The Baas isn’t one of the better-known listed buildings in the borough, but it has an interesting history, ancient and modern. Just off Baas Hill to the west of Broxbourne, the current building dates in part to the 15th century, but as a manor it goes back further.
Formed out of land from the manors of Broxbourne and Cheshunt, Baas is first mentioned in the early 13th century, when it was granted to Henry de Baa (or Ba), the source of its name. In about 1274, it was described as consisting of a messuage (a plot of land for a house), 120 acres of arable land, 3½ acres of meadow, 10 acres of pasture, 8 acres of wood, 19s 4d rent of assize, and a fishpond.
From de Baa, it descended through various hands during the next few centuries, including the Chertsey and Say families. This included Elizabeth Cheney (1422-1473), whose second marriage was to Sir John Say. Through the children produced by her two marriages, Elizabeth was grandmother to three of Henry VIII’s wives and great-grandmother to both Edward VI and Elizabeth I.

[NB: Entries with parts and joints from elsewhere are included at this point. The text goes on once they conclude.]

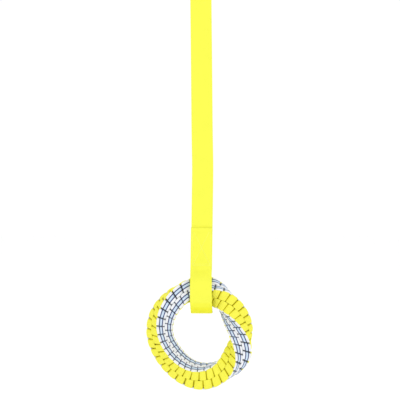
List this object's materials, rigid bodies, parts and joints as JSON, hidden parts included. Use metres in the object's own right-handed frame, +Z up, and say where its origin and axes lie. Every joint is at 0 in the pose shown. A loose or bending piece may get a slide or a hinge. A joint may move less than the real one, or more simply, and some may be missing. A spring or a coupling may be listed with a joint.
{
  "type": "hanging strap swing",
  "caption": "Wide webbing strap with a sewn eye round a square-braided, twisted ring of flat tape, hung from a D-ring and a screw-lock carabiner.",
  "frame": {"origin": "the hang point, at the top of the inside of the carabiner, on its middle plane", "axes": "+Z up, +X across the strap to the viewer's right, +Y away from the viewer; the ring hangs in the XZ plane"},
  "size_m": [0.2505, 0.0828, 1.191],
  "materials": {
    "yellow_webbing": "flat woven webbing, bright yellow",
    "yellow_tape": "flat woven tape, bright yellow",
    "striped_tape": "flat woven tape, white with two thin dark blue lines round a pale blue middle",
    "sewing_thread": "bonded sewing thread, yellow",
    "steel_rod": "bright zinc-plated steel",
    "steel_pins": "plain steel",
    "spring_wire": "spring steel",
    "sleeve_metal": "knurled zinc-plated steel",
    "d_ring_steel": "bright zinc-plated welded steel"
  },
  "bodies": {
    "carabiner": {"carabiner_body": "steel_rod"},
    "gate": {"carabiner_gate": "steel_rod", "gate_rivet": "steel_pins", "nose_pin": "steel_pins", "gate_spring": "spring_wire"},
    "plunger": {"gate_plunger": "steel_pins"},
    "sleeve": {"lock_sleeve": "sleeve_metal"},
    "link": {"d_ring": "d_ring_steel"},
    "strap": {"strap": "yellow_webbing", "lower_stitching": "sewing_thread", "upper_stitching": "sewing_thread"},
    "ring": {"yellow_tape_a": "yellow_tape", "yellow_tape_b": "yellow_tape", "striped_tape_a": "striped_tape", "striped_tape_b": "striped_tape", "tape_end_stitching": "sewing_thread"}
  },
  "joints": [
    {"name": "gate_hinge", "type": "hinge", "parent": "carabiner", "child": "gate", "pos_m": [0, -0.024, -0.06], "axis": [-1, 0, 0], "range_deg": [0, 35], "stiffness_Nm_per_rad": 0.08, "springref_deg": -22.92},
    {"name": "plunger_slide", "type": "slide", "parent": "gate", "child": "plunger", "axis": [0, 0, 1], "range_m": [0, 0.00092], "deforming": ["gate_spring"]},
    {"name": "sleeve_slide", "type": "slide", "parent": "gate", "child": "sleeve", "axis": [0, 0, 1], "range_m": [0, 0.014]},
    {"name": "link_swing", "type": "hinge", "parent": "carabiner", "child": "link", "pos_m": [0, 0, -0.093], "axis": [0, 1, 0], "range_deg": [-70, 70]},
    {"name": "strap_swing", "type": "hinge", "parent": "link", "child": "strap", "pos_m": [0, 0, -0.1257], "axis": [1, 0, 0], "range_deg": [-80, 80]},
    {"name": "ring_tilt", "type": "hinge", "parent": "strap", "child": "ring", "pos_m": [0, 0, -0.9507], "axis": [1, 0, 0], "range_deg": [-90, 90]}
  ],
  "couplings": [
    {"joint": "plunger_slide", "follows": "gate_hinge", "m_per_rad": 0.0015}
  ]
}
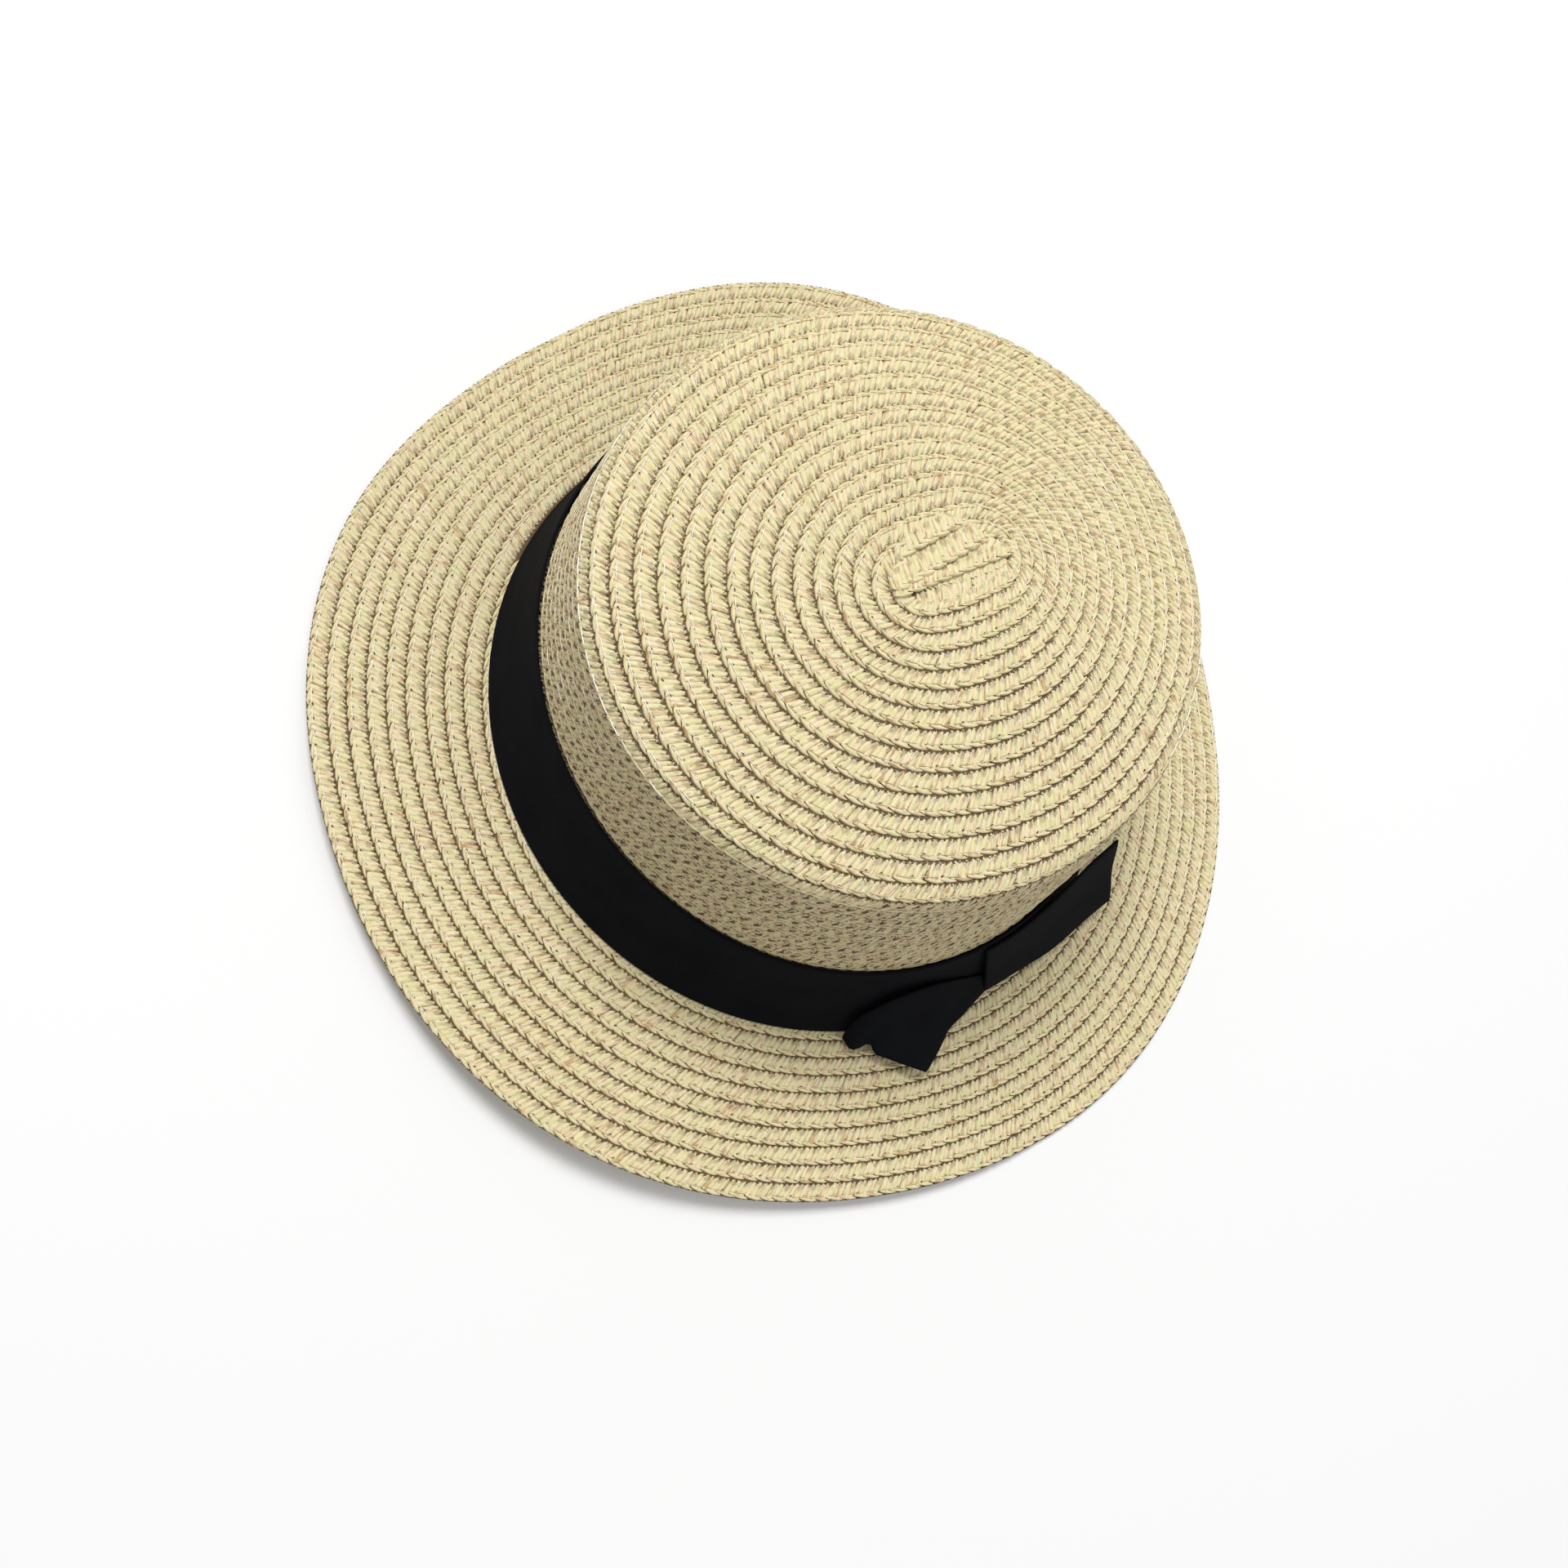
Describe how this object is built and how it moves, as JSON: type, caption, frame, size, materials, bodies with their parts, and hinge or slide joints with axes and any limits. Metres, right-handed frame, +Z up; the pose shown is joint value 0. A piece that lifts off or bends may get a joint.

During the 16th century, the manor was held successively by the Earl of Essex, the Marquess of Northampton and the Earl of Arundel, until in 1569 it came into the hands of Sir William Cecil, later Lord Burleigh. It remained a possession of the Cecil family, eventually being merged with the manor of Hoddesdonbury.
In 1912, the Victoria History of Hertfordshire referred to “…Baas manor-house, an early 17th-century brick and plastered timber building now divided into two tenements, Cold Hall and Cold Hall Green”.
The current house is described in its listing as “Late C15, altered late C17 and C19.” The red-brick eastern half is two-storeyed, featuring 15th century windows and a 17th century oak-panelled door, while the western half is weatherboarded and has three storeys. There’s a modern conservatory, but it incorporates 18th century elements such as fluted columns.
The estate has achieved a measure of fame since the Second World War. It was acquired by the stage and screen actor David Tree, grandson of the great actor-manager Sir Herbert Beerbohm Tree, who turned it into a farm specialising particularly in rearing pigs and growing lilies. His biography, Pig in the Middle, was the inspiration for the 1970s sitcom The Good Life. In 1973, The Baas provided one of the locations for the film Don’t Look Now, with Tree appearing in a small role.
David Tree died in 2009, and The Baas has remained with his family.